I’ve watched enough of these cycles, enough of these kids come through, to know that these rankings and comparisons are a double-edged sword. On one hand, they give us, the fans, something to obsess over, to debate, to dream about. They fuel the college recruiting wars, turning every summer circuit game into an audition for a major motion picture. On the other hand, they place an unimaginable burden on these young men. “It’s a crapshoot,” I once heard a veteran NBA scout say, talking about projecting high schoolers. “You’re trying to project 18-year-olds into 25-year-olds, and there are so many variables.” He wasn’t wrong.
The pressure on these kids is immense. They’re under a microscope, every dribble, every missed shot, every facial expression scrutinized. Their college choices become national news. Their freshman year statistics are dissected as if they’re already Hall of Famers. And for the colleges, it’s a constant battle. The blue bloods like Kentucky, Duke, UNC, Arkansas (who seem to be in on *everyone* on this list, by the way – Eric Musselman is playing chess out there, not checkers), they’re expected to land these guys. But even for them, it’s a dogfight. The transfer portal has changed the game, too. A kid might commit, then change his mind, then change it again. It’s a soap opera on steroids, a constant game of loyalty and betrayal.

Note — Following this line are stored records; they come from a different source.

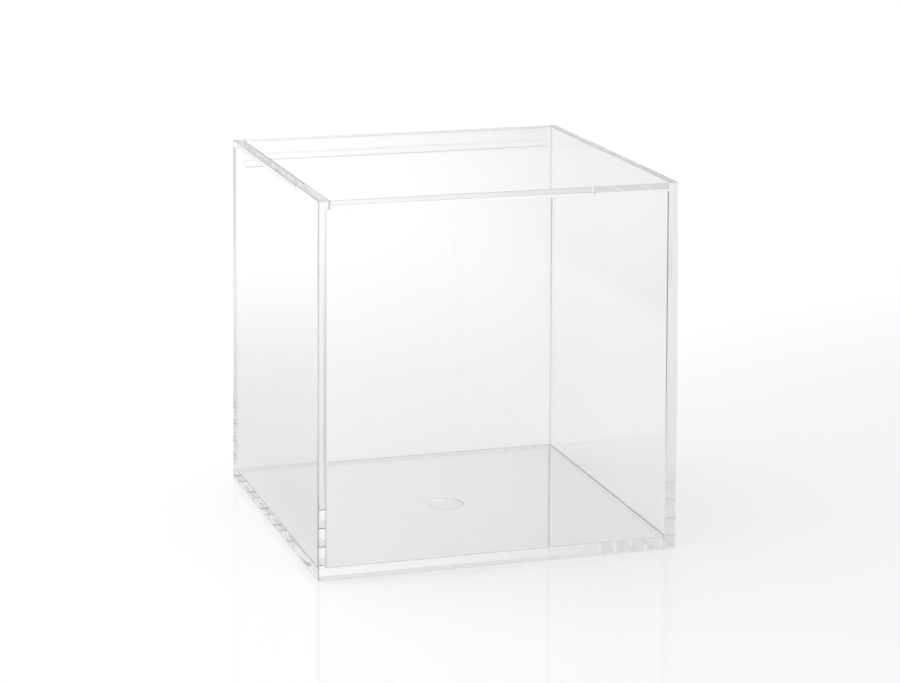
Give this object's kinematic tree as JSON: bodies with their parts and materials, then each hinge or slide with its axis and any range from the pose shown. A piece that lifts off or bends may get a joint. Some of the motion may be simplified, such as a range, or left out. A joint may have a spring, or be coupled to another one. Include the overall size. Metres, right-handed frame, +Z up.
{
  "type": "display cube",
  "caption": "Clear rigid plastic cube with polished walls and a flush lift-off lid, for showing a small object from all sides.",
  "frame": {"origin": "centre of the flat underside", "axes": "+Z up through the lid; +X to the right along the front wall; the front wall faces -Y. The lid lies between the tall walls on -X and +X and runs out flush over the low walls on -Y and +Y."},
  "size_m": [0.1016, 0.1016, 0.1016],
  "materials": {
    "clear_body": "polished, transparent",
    "clear_lid": "polished, transparent"
  },
  "bodies": {
    "box": {"box_body": "clear_body"},
    "lid": {"lid": "clear_lid"}
  },
  "joints": [
    {"name": "lid_lift", "type": "slide", "parent": "box", "child": "lid", "axis": [0, 0, 1], "range_m": [0, 0.03]}
  ]
}
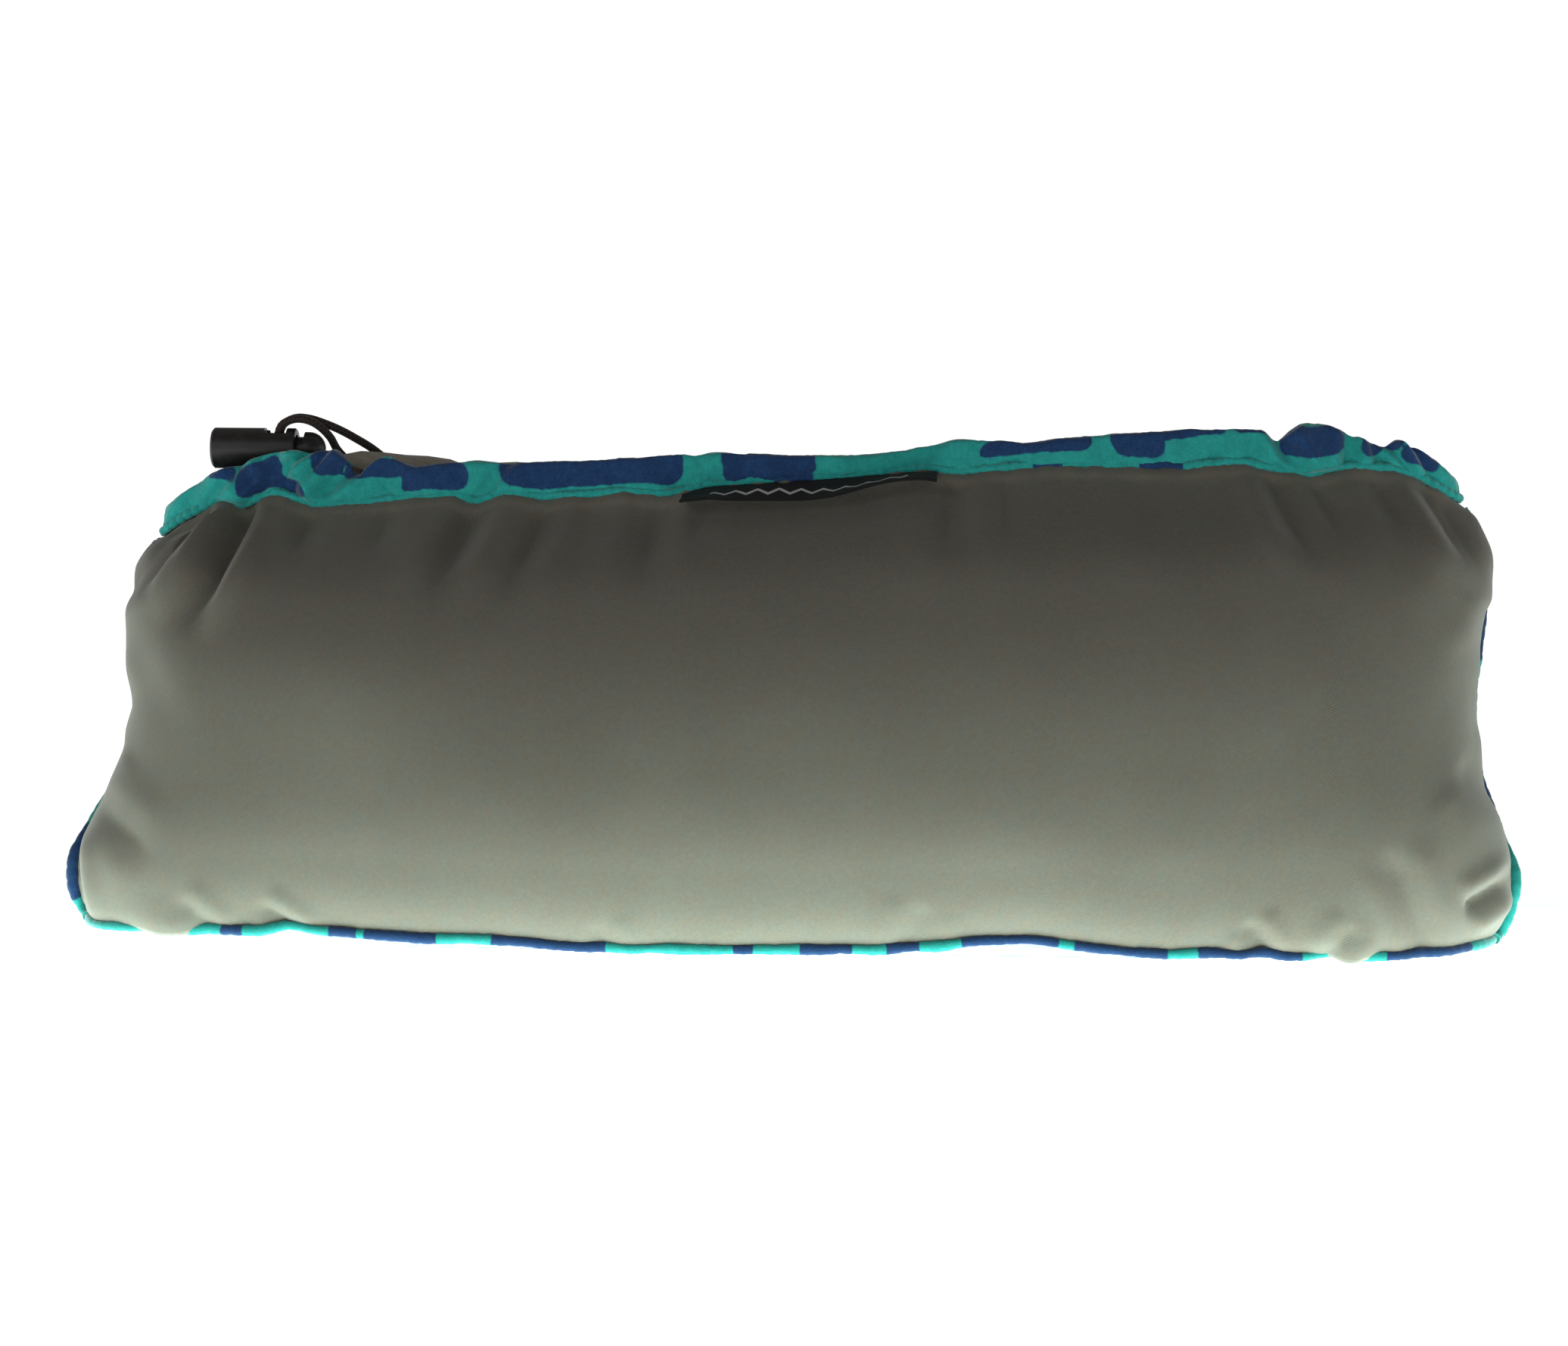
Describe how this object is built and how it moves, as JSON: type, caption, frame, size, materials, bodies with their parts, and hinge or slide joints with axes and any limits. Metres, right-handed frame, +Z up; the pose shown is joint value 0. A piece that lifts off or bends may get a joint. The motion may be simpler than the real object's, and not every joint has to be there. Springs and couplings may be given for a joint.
{
  "type": "camp pillow",
  "caption": "Compressible camp pillow stowed in its own printed drawcord pocket, with a gathered mouth, a sprung barrel cord lock and a sewn flap label.",
  "frame": {"origin": "on the surface the stowed pillow stands on, under the middle of the pocket", "axes": "+Z up, the grey front panel faces -Y, +X to the right as seen from the front, along the pocket's length"},
  "size_m": [0.4116, 0.1458, 0.1498],
  "materials": {
    "grey_twill": "brushed",
    "printed_fabric": "brushed",
    "casing_stitch": "sewn",
    "label_weave": "woven",
    "cord_braid": "braided",
    "lock_plastic": "moulded",
    "spring_steel": "drawn",
    "foam": "shredded"
  },
  "bodies": {
    "pocket": {"front_panel": "grey_twill", "back_panel": "printed_fabric", "bottom_seam": "printed_fabric", "left_seam": "printed_fabric", "right_seam": "printed_fabric", "front_casing": "printed_fabric", "back_casing": "printed_fabric", "casing_stitching": "casing_stitch", "folded_pillow_cover": "grey_twill", "foam_filling": "foam", "drawcord": "cord_braid", "left_buttonhole": "casing_stitch", "right_buttonhole": "casing_stitch", "cord_strand_left": "cord_braid", "cord_strand_right": "cord_braid", "cord_knot": "cord_braid", "lock_barrel": "lock_plastic", "lock_spring": "spring_steel"},
    "plunger": {"lock_plunger": "lock_plastic"},
    "label": {"woven_label": "label_weave"}
  },
  "joints": [
    {"name": "plunger_press", "type": "slide", "parent": "pocket", "child": "plunger", "axis": [-1, 0, 0], "range_m": [0, 0.0022], "stiffness_N_per_m": 600, "springref_m": -0.003, "deforming": ["lock_spring"]},
    {"name": "label_flap", "type": "hinge", "parent": "pocket", "child": "label", "pos_m": [0.007, -0.0244, 0.133], "axis": [-1, 0, 0], "range_deg": [-7, 70], "stiffness_Nm_per_rad": 0.001}
  ]
}
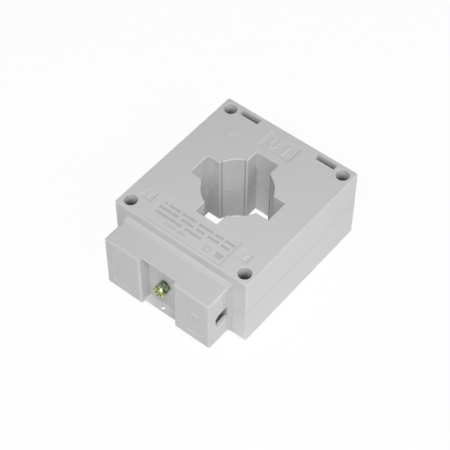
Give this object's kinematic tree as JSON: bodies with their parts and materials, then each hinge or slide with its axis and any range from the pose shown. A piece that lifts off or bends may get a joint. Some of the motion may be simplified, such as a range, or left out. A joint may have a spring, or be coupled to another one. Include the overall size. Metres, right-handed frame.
{
  "type": "window current transformer",
  "caption": "Window current transformer in a two-part moulded case with a cross-and-circle conductor window, corner holes and a screwed terminal cover on one side.",
  "frame": {"origin": "axis of the conductor window, on the back face of the case", "axes": "+Z out of the marked face, +X along the terminal side, the terminal side faces -Y"},
  "size_m": [0.0764, 0.0991, 0.042],
  "materials": {
    "case_plastic": "fine eroded, light grey",
    "cover_plastic": "fine eroded, light grey",
    "core_steel": "wound strip",
    "insulation": "moulded, natural",
    "winding_wire": "enamelled copper",
    "wrap_film": "film",
    "foam": "closed-cell foam",
    "sleeve": "soft sleeving",
    "brass": "bright, lightly tarnished",
    "zinc_steel": "zinc plated",
    "yellow_zinc": "yellow chromated zinc"
  },
  "bodies": {
    "housing": {"front_shell": "case_plastic", "rear_shell": "case_plastic", "terminal_base": "case_plastic", "strip_core": "core_steel", "core_cap_front": "insulation", "core_cap_rear": "insulation", "secondary_winding": "winding_wire", "winding_wrap": "wrap_film", "foam_ring_front": "foam", "foam_ring_rear": "foam", "cover_insert": "brass", "lead_left": "winding_wire", "lead_right": "winding_wire", "sleeve_left": "sleeve", "sleeve_right": "sleeve", "terminal_plate_left": "brass", "terminal_plate_right": "brass", "clamp_plate_left": "zinc_steel", "clamp_plate_right": "zinc_steel", "spring_washer_left": "zinc_steel", "spring_washer_right": "zinc_steel"},
    "cover": {"terminal_cover": "cover_plastic"},
    "cover_screw": {"cover_screw": "yellow_zinc", "cover_screw_ring": "zinc_steel"},
    "terminal_screw_left": {"terminal_screw_left": "brass"},
    "terminal_screw_right": {"terminal_screw_right": "brass"}
  },
  "joints": [
    {"name": "cover_lift", "type": "slide", "parent": "housing", "child": "cover", "axis": [0, -1, 0], "range_m": [0, 0.03]},
    {"name": "cover_screw_turn", "type": "hinge", "parent": "cover", "child": "cover_screw", "pos_m": [0, -0.05155, 0.021], "axis": [0, -1, 0], "continuous": true},
    {"name": "terminal_screw_left_turn", "type": "hinge", "parent": "housing", "child": "terminal_screw_left", "pos_m": [-0.02005, -0.04795, 0.021], "axis": [0, -1, 0], "continuous": true},
    {"name": "terminal_screw_right_turn", "type": "hinge", "parent": "housing", "child": "terminal_screw_right", "pos_m": [0.02005, -0.04795, 0.021], "axis": [0, -1, 0], "continuous": true}
  ]
}
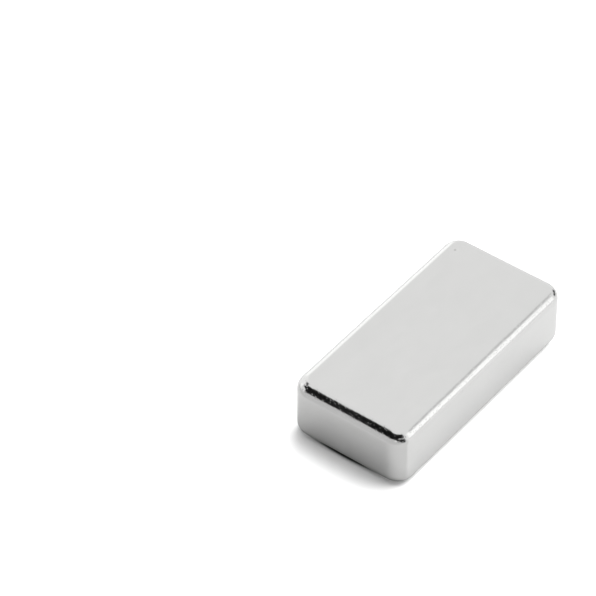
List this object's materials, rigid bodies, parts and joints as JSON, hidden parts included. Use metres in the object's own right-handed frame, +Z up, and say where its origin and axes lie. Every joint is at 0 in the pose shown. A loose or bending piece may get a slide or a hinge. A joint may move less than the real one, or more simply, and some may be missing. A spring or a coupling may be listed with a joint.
{
  "type": "block magnet",
  "caption": "Small rectangular neodymium block magnet, bright nickel plated, with rolled edges, rounded upright corners and two flat pole faces.",
  "frame": {"origin": "centre of the bottom pole face, on the surface that the block rests on", "axes": "+X along the length, +Y across the width, +Z up through the thickness, which is the direction of magnetisation"},
  "size_m": [0.02, 0.01, 0.005],
  "materials": {
    "nickel_plating": "bright nickel over a tumbled sintered block"
  },
  "bodies": {
    "root": {"magnet_block": "nickel_plating"}
  },
  "joints": []
}
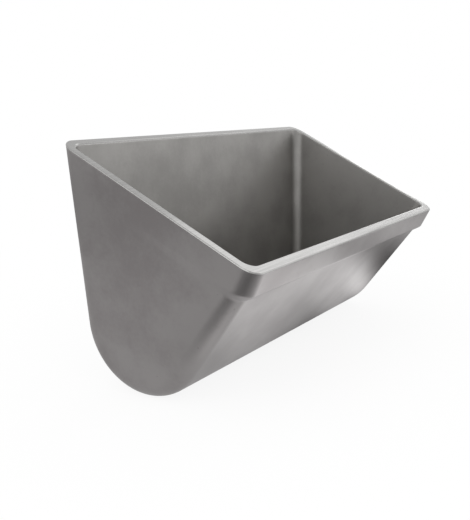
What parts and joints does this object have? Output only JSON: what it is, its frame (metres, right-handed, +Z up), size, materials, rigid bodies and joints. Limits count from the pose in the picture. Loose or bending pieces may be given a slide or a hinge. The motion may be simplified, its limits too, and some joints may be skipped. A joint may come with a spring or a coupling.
{
  "type": "conveyor elevator bucket",
  "caption": "Deep one-piece steel bucket with a sloping mouth, rounded bottom, leaning front wall and a raised band round the lip, for bolting by its flat back to an elevator belt.",
  "frame": {"origin": "centre of the flat back face, at mid-width and half-way up its flat part", "axes": "+X along the bucket's width, +Y out of the back face towards the belt, +Z up towards the mouth's back edge"},
  "size_m": [0.2292, 0.1108, 0.1308],
  "materials": {
    "cast_steel": "cast stainless steel with a fine satin blast finish, and a brighter ground rim"
  },
  "bodies": {
    "root": {"bucket": "cast_steel"}
  },
  "joints": []
}
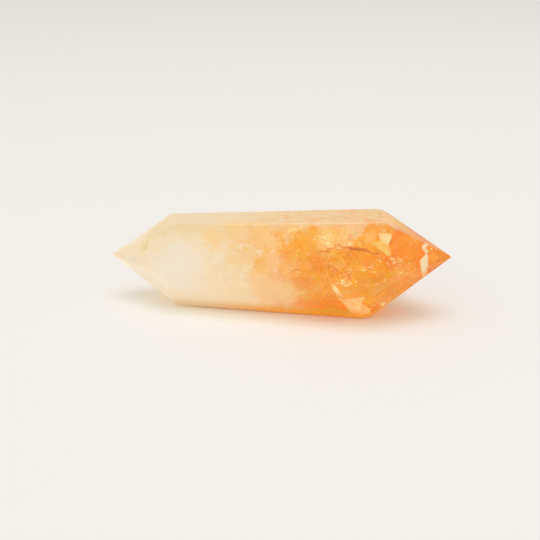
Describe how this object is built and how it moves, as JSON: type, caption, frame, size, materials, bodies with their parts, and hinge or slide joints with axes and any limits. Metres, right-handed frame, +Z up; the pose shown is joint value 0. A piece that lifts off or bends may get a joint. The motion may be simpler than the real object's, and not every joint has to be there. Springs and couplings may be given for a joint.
{
  "type": "citrine crystal point",
  "caption": "Double-ended citrine point: a six-sided quartz crystal lying on one side, milky at one end and clear orange at the other.",
  "frame": {"origin": "under the middle of the crystal's box, on the surface that it lies on", "axes": "+X along the crystal to the clear orange tip, -Y to the front, +Z up"},
  "size_m": [0.08, 0.0262, 0.0231],
  "materials": {
    "citrine": "polished"
  },
  "bodies": {
    "root": {"citrine_point": "citrine"}
  },
  "joints": []
}
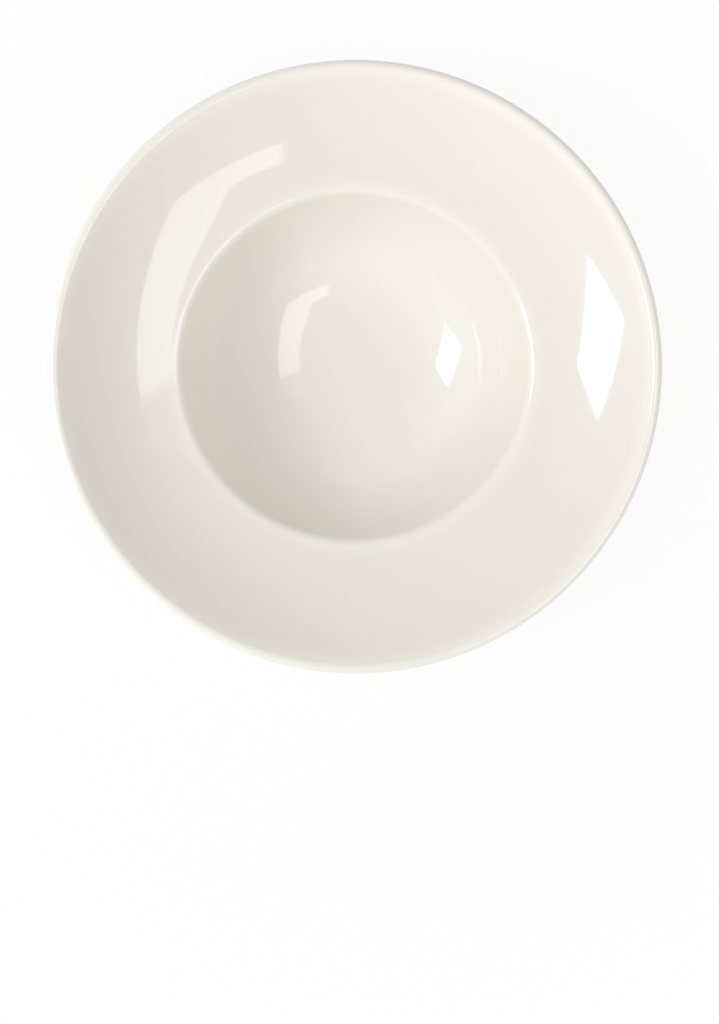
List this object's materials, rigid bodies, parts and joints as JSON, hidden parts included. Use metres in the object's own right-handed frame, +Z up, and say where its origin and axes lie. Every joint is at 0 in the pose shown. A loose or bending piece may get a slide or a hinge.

So, as I look at Demarcus Henry and the Kawhi Leonard comparison, I just hope someone, somewhere, is reminding him that the greatest players aren’t just born; they’re built. Brick by agonizing brick. It’s not about the name they attach to you at 16; it’s about the name you make for yourself at 26. Because if you ask me, the real Kawhi Leonard story isn’t about his talent, as immense as it is. It’s about the sheer, unyielding force of will that transformed him into something nobody, not even the most optimistic scout, could have predicted. And that, my friends, is a quality you can’t rank. You can only hope to find it.